When the Chief Lou and I got married, I was appalled at his pot-luck behavior. He broke all of the cardinal rules of pot-lucks. He snubbed the potato and cheese casserole with the cornflakes on top and went straight for the fried chicken. He ate that mess with the scary pot-luck trifecta of Jell-O, Cool Whip and canned fruit. He passed over the fresh veggies and ranch dip in favor of the store-bought cupcakes with Day-Glo gobs of icing on top. Clearly, being raised a heathen, he didn't know about these things.

I have been sitting on my hands for the last few days to avoid posting in any public way about our nation's political process. Anything I would have to say about the specifics of anything is going to appease the people who agree with me and outrage those who don't. That kind of communication feels dishonest to me and there are any number of people out there who have already said it and said it better, so go read them. I want to think about pot-lucks. I want to write about casseroles and canned cream of mushroom soup. Does anyone ever actually make soup out of those cans? I think not. When I was a kid, I used to think those little gray mushrooms were boogers. I might still think that.

So, this particular nation takes pride in calling itself a melting-pot. (Mmmm. Fondue. Why can't it be 1973 so we can all hang out in groovy polyester and eat fondue and put our car keys in a bowl? I digress.) I think we're more of a pot-luck. Everyone brings their covered dish to the table. There's that one lady who brings that same casserole every time because she thinks everyone loves it when we all just quietly scrape our portions into the trash when no one is looking because we don't want to hurt her feelings because she's half-senile anyway. There's the guy who always, always, always brings whatever the grocery store deli has on sale that particular day, so it's hit or miss whether you want to eat it. There's the one woman who makes the most amazing salads and you have to get in line first or it will be all gone. There are the mystery dishes that look like one thing and taste like another: oh look, they put Miracle Whip in the chicken salad, I was not expecting a mouthful of cloying sweetness and chicken. There are the super creative dishes, the old standbys, the vile and frightening, the surprisingly delicious, and the "I'll eat it because I'm starving and there's nothing else" ones.

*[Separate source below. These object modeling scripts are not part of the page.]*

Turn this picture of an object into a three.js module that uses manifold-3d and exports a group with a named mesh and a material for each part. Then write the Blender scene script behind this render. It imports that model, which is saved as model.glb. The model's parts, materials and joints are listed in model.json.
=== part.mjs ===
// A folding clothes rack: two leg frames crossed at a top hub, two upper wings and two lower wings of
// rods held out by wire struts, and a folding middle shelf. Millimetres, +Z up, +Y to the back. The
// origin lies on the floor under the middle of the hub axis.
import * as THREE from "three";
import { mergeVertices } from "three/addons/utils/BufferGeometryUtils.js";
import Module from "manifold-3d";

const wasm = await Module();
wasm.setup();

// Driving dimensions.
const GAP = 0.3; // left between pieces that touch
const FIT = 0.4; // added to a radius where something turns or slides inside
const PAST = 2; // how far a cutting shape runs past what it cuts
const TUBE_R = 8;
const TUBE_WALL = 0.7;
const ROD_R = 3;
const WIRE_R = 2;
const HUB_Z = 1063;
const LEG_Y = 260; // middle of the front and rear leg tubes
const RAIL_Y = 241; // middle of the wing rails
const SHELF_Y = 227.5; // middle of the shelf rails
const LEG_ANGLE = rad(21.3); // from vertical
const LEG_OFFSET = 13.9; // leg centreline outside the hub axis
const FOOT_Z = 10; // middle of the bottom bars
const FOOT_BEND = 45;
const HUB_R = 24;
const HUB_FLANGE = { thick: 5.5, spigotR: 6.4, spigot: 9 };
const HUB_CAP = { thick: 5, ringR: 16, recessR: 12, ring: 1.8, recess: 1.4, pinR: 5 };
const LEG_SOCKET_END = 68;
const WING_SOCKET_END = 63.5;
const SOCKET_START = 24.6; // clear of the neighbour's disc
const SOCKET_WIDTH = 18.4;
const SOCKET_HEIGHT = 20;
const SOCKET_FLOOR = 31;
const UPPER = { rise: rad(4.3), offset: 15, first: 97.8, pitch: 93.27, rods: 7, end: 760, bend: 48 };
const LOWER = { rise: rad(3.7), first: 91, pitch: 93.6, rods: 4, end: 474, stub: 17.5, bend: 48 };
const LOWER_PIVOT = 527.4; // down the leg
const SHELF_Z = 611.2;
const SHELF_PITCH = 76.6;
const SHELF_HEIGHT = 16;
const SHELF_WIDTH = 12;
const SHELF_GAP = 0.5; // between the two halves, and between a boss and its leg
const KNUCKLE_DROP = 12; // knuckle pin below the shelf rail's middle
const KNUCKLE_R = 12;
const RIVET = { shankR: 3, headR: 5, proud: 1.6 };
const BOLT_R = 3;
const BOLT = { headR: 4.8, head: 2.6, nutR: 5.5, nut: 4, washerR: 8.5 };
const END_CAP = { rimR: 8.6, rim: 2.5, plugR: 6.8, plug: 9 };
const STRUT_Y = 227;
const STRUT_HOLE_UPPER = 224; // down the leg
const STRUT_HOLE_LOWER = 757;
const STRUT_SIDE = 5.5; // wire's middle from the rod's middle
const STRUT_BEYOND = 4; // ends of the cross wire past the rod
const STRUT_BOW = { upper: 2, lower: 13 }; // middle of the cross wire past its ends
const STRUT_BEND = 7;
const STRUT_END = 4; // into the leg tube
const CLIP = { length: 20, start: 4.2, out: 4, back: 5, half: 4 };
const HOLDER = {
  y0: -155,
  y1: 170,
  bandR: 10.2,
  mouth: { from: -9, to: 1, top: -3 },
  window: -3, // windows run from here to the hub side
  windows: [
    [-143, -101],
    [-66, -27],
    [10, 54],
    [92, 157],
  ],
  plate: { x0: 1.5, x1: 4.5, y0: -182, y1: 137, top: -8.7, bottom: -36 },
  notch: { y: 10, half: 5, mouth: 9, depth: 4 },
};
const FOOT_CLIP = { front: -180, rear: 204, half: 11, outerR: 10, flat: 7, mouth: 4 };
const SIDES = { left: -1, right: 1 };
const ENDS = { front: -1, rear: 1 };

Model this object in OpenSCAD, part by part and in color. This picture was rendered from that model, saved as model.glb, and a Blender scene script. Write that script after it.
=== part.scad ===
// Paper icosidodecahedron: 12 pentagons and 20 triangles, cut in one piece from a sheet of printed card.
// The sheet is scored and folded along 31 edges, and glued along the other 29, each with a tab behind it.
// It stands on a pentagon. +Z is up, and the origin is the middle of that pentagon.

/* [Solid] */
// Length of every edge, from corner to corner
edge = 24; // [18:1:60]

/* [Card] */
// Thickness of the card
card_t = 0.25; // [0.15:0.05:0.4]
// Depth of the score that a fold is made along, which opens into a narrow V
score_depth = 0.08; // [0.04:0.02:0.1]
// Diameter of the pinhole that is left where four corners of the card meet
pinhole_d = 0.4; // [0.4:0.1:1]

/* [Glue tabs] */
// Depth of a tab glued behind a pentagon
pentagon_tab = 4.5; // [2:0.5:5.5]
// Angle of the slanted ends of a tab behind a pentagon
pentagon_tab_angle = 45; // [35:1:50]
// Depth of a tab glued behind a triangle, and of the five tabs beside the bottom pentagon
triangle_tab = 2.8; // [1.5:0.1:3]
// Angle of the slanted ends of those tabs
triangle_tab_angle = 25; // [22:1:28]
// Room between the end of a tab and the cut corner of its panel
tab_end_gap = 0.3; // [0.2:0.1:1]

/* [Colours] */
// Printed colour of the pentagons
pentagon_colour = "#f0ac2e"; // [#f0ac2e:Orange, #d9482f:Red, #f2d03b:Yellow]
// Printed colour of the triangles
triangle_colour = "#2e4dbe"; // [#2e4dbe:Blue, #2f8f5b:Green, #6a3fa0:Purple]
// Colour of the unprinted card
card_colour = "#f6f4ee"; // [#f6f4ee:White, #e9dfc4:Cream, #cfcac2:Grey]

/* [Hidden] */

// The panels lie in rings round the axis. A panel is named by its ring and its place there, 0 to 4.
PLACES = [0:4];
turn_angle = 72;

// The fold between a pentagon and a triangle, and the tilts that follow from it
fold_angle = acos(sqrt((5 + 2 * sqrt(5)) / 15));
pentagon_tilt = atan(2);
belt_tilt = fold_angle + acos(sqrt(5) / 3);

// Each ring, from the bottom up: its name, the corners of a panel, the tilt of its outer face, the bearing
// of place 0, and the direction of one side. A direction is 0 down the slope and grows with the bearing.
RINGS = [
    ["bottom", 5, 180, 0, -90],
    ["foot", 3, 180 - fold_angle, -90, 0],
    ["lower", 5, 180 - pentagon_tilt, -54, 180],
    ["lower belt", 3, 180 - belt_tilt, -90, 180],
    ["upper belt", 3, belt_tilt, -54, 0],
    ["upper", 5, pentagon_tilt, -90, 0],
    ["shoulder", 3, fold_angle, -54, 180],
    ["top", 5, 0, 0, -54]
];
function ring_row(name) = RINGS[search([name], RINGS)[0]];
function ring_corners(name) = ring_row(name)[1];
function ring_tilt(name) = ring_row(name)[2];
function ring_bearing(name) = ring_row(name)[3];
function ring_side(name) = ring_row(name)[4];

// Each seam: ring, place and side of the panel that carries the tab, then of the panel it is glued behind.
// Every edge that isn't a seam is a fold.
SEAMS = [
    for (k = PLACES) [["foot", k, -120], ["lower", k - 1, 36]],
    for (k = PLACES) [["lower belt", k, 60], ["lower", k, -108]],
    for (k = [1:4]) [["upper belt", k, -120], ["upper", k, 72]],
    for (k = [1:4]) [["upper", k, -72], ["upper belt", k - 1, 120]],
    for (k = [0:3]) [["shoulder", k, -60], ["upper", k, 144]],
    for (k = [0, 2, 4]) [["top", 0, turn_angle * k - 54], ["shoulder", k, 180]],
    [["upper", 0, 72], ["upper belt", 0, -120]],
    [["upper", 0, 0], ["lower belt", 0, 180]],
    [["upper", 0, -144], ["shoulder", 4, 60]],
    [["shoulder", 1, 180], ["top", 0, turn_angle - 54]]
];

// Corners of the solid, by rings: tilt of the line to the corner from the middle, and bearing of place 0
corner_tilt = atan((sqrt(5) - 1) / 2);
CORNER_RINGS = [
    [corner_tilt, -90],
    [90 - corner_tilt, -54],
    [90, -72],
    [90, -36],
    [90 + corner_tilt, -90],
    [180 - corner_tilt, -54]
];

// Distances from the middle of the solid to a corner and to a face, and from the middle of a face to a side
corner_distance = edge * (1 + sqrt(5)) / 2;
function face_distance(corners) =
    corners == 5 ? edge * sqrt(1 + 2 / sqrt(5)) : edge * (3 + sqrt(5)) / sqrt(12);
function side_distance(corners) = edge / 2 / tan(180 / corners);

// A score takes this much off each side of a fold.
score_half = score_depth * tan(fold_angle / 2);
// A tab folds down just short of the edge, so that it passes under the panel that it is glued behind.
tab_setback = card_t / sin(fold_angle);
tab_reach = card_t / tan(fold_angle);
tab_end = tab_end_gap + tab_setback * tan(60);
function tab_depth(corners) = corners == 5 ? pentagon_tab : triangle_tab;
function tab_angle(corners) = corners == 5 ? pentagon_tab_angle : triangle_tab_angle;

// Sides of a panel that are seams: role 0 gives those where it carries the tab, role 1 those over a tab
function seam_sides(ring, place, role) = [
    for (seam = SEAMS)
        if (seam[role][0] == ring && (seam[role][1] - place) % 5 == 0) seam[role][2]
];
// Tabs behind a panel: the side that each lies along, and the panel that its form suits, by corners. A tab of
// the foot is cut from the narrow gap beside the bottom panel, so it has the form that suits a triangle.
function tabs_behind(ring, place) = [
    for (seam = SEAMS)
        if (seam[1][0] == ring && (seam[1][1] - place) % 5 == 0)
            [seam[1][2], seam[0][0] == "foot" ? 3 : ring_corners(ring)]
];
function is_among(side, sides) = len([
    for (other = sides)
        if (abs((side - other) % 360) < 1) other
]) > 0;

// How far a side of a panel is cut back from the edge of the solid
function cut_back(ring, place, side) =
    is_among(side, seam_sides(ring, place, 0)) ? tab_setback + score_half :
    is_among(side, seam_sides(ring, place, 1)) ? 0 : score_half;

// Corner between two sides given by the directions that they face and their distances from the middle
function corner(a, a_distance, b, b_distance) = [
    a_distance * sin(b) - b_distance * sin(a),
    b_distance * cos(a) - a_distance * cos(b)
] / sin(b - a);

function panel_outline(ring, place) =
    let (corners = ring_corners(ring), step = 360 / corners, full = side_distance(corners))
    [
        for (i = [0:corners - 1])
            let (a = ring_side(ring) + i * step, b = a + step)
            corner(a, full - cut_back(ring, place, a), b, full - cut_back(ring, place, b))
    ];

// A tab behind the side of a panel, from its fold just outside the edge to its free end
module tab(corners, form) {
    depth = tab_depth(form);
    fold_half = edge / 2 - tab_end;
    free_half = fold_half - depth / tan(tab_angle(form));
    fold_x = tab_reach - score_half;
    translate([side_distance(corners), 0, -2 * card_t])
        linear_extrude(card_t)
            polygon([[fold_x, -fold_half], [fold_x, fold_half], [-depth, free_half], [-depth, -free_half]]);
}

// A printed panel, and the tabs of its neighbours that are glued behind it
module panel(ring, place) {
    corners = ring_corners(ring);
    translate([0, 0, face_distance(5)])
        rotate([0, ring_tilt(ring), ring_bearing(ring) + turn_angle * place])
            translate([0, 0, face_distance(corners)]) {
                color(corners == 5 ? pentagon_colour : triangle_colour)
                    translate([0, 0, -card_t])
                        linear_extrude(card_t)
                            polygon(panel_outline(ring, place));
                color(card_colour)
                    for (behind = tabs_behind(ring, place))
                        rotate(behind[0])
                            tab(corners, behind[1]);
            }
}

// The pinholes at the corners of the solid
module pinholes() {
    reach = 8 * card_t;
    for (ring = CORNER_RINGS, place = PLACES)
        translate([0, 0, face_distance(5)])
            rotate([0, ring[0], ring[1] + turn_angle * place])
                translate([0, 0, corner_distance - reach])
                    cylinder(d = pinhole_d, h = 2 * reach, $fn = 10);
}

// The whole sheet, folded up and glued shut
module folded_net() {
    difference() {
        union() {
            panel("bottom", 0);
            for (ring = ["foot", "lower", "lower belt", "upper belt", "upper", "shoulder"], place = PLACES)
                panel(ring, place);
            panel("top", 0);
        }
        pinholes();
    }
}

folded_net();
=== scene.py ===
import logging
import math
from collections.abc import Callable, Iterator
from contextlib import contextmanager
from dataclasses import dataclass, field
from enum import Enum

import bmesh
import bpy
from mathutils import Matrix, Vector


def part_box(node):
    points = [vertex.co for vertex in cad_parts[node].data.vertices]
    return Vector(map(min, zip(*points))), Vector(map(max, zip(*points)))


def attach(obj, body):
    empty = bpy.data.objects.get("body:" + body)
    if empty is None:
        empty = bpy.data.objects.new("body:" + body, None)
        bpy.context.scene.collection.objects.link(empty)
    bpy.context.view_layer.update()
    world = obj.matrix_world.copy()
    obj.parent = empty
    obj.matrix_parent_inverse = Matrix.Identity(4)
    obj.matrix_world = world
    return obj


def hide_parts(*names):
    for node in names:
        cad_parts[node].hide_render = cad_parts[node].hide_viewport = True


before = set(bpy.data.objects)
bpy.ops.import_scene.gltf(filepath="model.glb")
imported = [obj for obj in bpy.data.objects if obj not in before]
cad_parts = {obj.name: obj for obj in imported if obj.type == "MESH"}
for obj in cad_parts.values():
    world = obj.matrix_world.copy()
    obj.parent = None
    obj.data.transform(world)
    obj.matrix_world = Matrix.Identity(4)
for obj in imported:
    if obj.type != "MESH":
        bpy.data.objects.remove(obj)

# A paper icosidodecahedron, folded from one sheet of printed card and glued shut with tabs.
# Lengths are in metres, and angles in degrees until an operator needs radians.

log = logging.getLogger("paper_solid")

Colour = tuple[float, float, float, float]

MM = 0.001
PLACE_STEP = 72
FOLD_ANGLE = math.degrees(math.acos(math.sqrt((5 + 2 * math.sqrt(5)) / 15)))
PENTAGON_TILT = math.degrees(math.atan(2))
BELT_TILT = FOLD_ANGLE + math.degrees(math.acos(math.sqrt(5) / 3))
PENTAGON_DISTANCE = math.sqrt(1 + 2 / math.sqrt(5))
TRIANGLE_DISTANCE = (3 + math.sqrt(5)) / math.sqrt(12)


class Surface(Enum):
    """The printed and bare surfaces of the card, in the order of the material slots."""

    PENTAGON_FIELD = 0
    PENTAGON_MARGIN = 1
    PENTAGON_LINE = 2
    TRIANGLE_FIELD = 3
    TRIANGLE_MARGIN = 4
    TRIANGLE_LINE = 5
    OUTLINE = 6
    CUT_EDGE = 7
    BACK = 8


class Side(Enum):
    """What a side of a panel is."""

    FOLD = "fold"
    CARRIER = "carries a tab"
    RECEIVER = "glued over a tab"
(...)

Here's the thing about pot-lucks: we don't go to them for the food, really. We go for the association, the sharing of a meal, the convivial choking down of casseroles. We all have our favorites, our distinct palates, our untouchable items, the things we have to spit into our napkins. But for each of us, those are different things.

I would not touch pot-luck fried chicken with a cattle prod. The Chief Lou eats as much as he can if it's there. I am especially fond of the cheesy potato casserole, the Chief Lou thinks it's a textural nightmare. And I hate him for it. Oh wait, no. I don't. That would be a silly reason to hate someone, wouldn't it? For expressing a preference? Well, I don't hate him, but I stand up and loudly complain that he's an idiot for not seeing the merits of cheesy potato casserole and he's probably a Nazi or a fascist or a baby killer or a socialist or something. Yes, that makes for some fun pot-lucks, doesn't it? Of course I wouldn't do that. That would be a level of obnoxiousness that even I have yet to achieve. No, what I really do is walk around gasping because people are clogging their arteries! eating small dead animals! there are horses hooves in the Jell-O! they don't even know what that is and they're eating it! It's bad for them! No one should ever eat that much canned soup and American cheese in one sitting! Also, obnoxious. Obviously.

So, every few years we pull ourselves up to the democratic table and everyone takes the tin foil off of what they brought and it's horrifying. It's disgusting and unhealthy and there are boogers - boogers, I tell you! - in most of it! And you have to watch people masticate, and listen to their conversations muffled by mouthfuls of what you thought was mayonnaise but is actually Miracle Whip (blech!), and you get to discover that someone for whom you previously had a lot of respect just ate fifteen cookies and a pile of mashed potatoes for lunch and you wonder how you'll ever be able to look at these people again. But then...

But then you look at your own plate. It was you who took all of the carrots off the veggie platter and didn't leave any for anyone else. You are letting a glob of dripping barbecued something run all over into your Asian cole slaw with the uncooked Ramen in it. You have taken a large dinner roll to conceal the fact that you have three helpings of that oddly fascinating French Dressing Taco Salad. You know it's the only time you would ever eat a dessert concocted from instant pudding and Chips Ahoy, but bless it, it's tasty in a way you'd never admit publicly. And you realize as you're looking at your plate that this isn't exactly an accurate representation of your diet. It's not full of your favorite things, nor is it completely balanced, but it works for now.

But look up from the plates now, it's not about the food. It's about this disgusting, belching, tooth-picking group of people. Our comrades, neighbors, our fellow citizens, coming together to participate in a shared something. Sure, if we think about it too much it makes us gag a little bit, but I guarantee, someone else is looking at your plate and gagging, too. Heck, I gag on half the things I try at a pot-luck, but that's part of the fun, isn't it? To taste how other people cook, to try out what other people think is delicious, to get a glimpse of what it might feel like to eat dinner at their house every day? Sometimes we taste and say "No thank you." Sometimes we can't even swallow it. Sometimes we are deliciously surprised. Sometimes we know which ones are "safe" and stick with those. Those are all different things to different people. That's what makes pot-lucks so great. A little something for everyone. But we're all sharing this meal together. Don't talk with your mouth full. Nobody wants to see that.

If it all becomes too intolerable and you can't find the joy in it, just remember these two simple things:
1. If you sit quietly and avert your eyes, the pot luck will end and people will soon go and watch football or take a nap.
2. Be glad you aren't in China, where someone always brings barbecued chicken feet.